While Rearden’s acquisition of Ketera has many implications for the broader P2P and Spend Management market — ranging from an evolving competitive landscape with greater choice of stable vendors for customers to a potential re-integration of P2P with travel and expense management — a key area that we should not overlook is the implications of the deal for Ketera customers and organizations currently in the market for potential P2P solutions.
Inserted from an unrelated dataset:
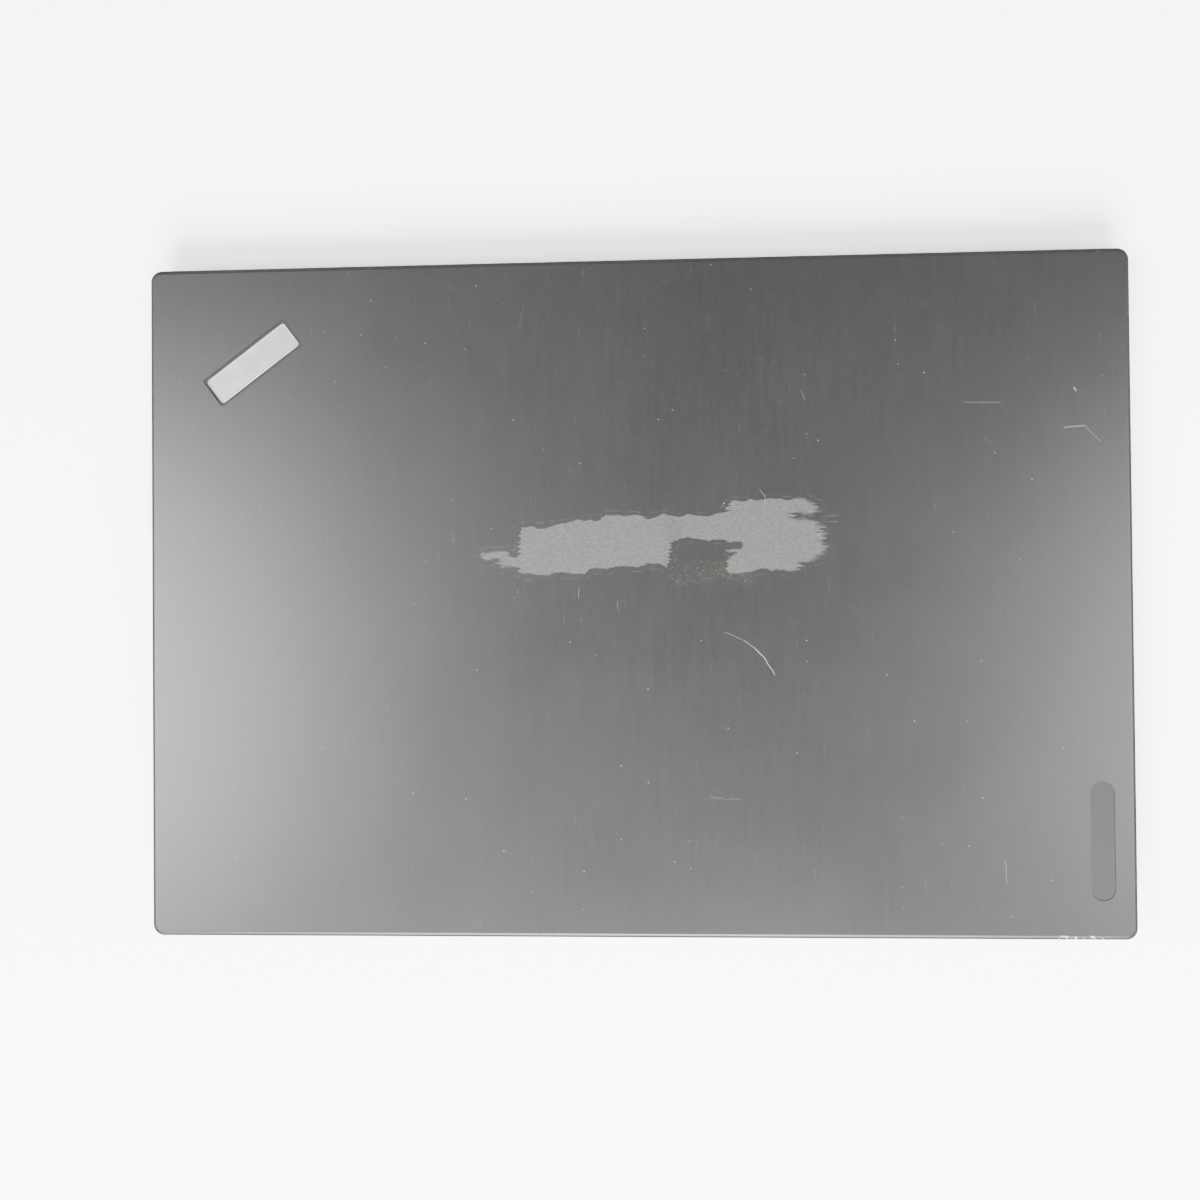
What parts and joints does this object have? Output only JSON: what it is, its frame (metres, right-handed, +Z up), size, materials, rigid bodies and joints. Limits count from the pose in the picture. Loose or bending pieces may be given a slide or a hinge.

For the most part, Spend Matters believes the acquisition is quite positive for existing customers, for the following reasons:
- Rearden’s scale and backing should guarantee continued support for Ketera’s current and legacy product lines, including those in which sales/adoption had not materialized to levels initially conceived internally
- Given its broader enterprise experience and operational foundation, Rearden should help bring greater structure to enabling Ketera customers to understand the exact costs of doing business with their vendor (e.g., customer/prospect feedback suggests Ketera was not very good at answering the simple question of how much P2P/network enablement would cost given uncertainties over volume, number of suppliers enabled, etc.)
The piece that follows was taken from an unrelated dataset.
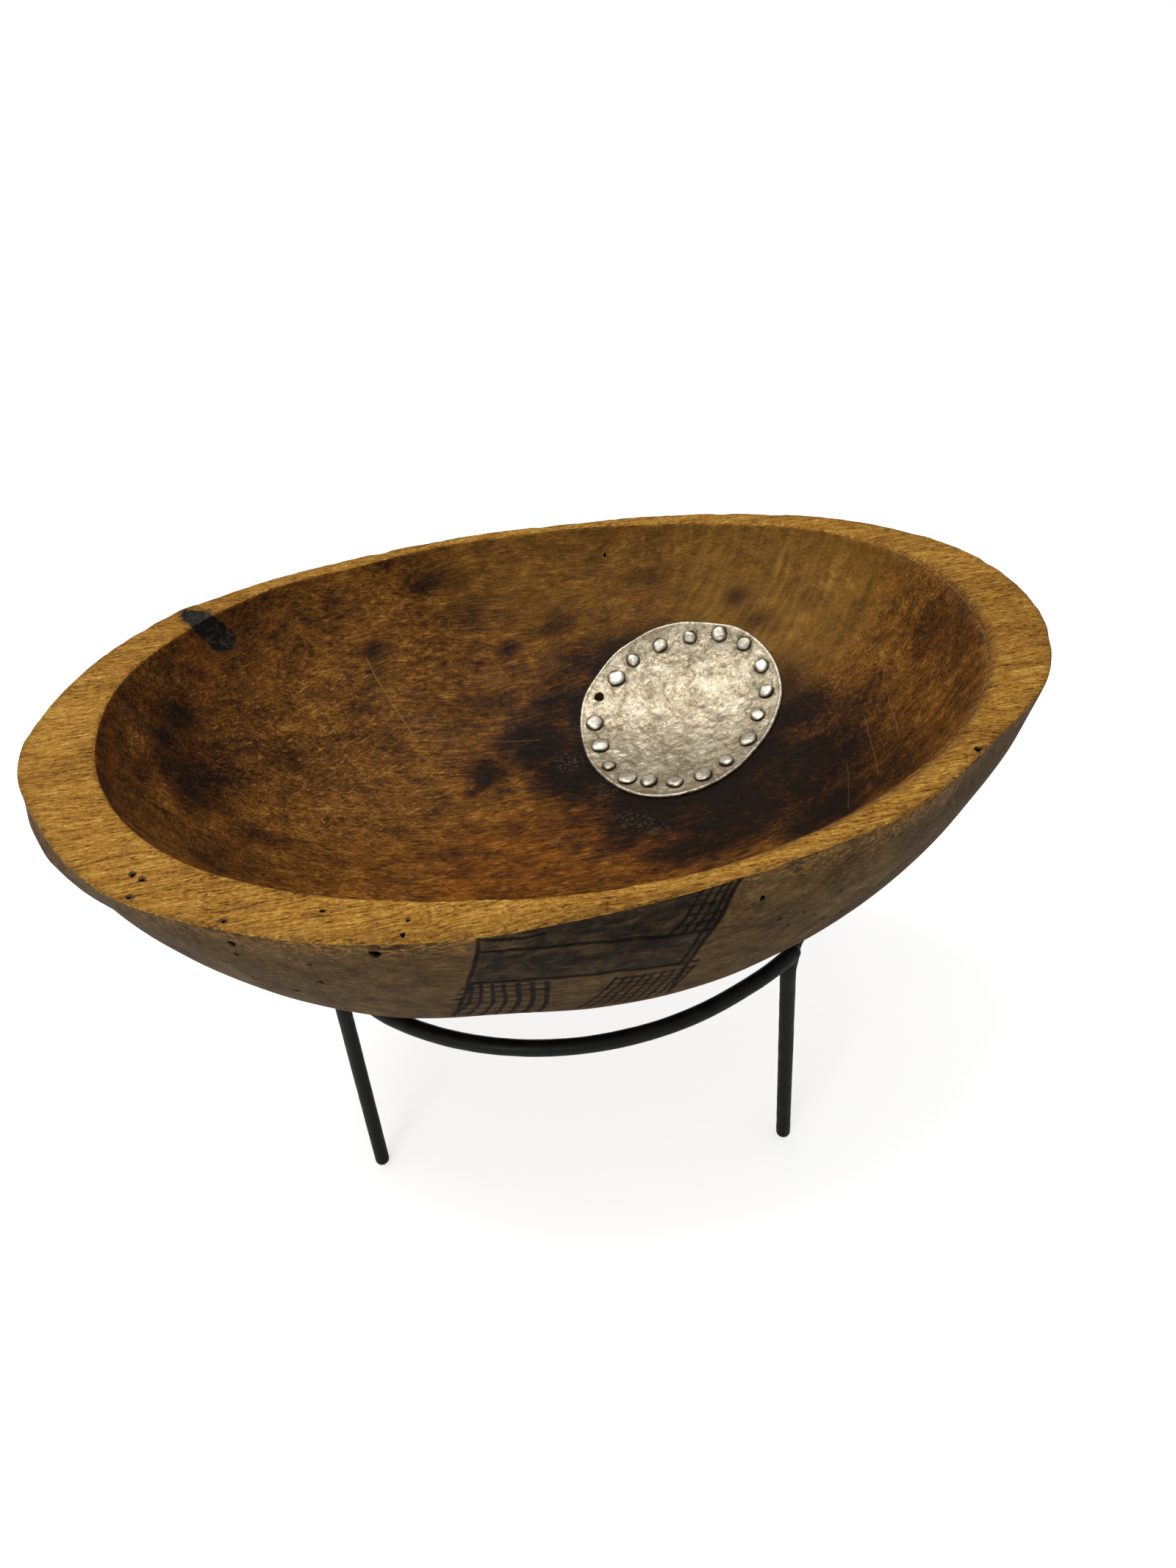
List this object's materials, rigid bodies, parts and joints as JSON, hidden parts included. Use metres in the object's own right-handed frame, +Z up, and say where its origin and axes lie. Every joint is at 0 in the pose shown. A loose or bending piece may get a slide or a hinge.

- The added distribution from new sales via Rearden or Rearden’s channels of Ketera’s products should expand the sample size to include the spend analysis and P2P benchmarking that is included in the product set (which helps set the applications apart from others)
- Rearden’s product lines are a very logical complement to existing Ketera solutions that customers may have deployed already
- The integration of Rearden’s web services approach to supplier/partner integration could potentially prove a significant enhancement over existing supplier content/connectivity options, including punch-out. Rearden could actually bring a disruptive UI/user experience approach to how users of indirect catalog buying tools interact with supplier content and data…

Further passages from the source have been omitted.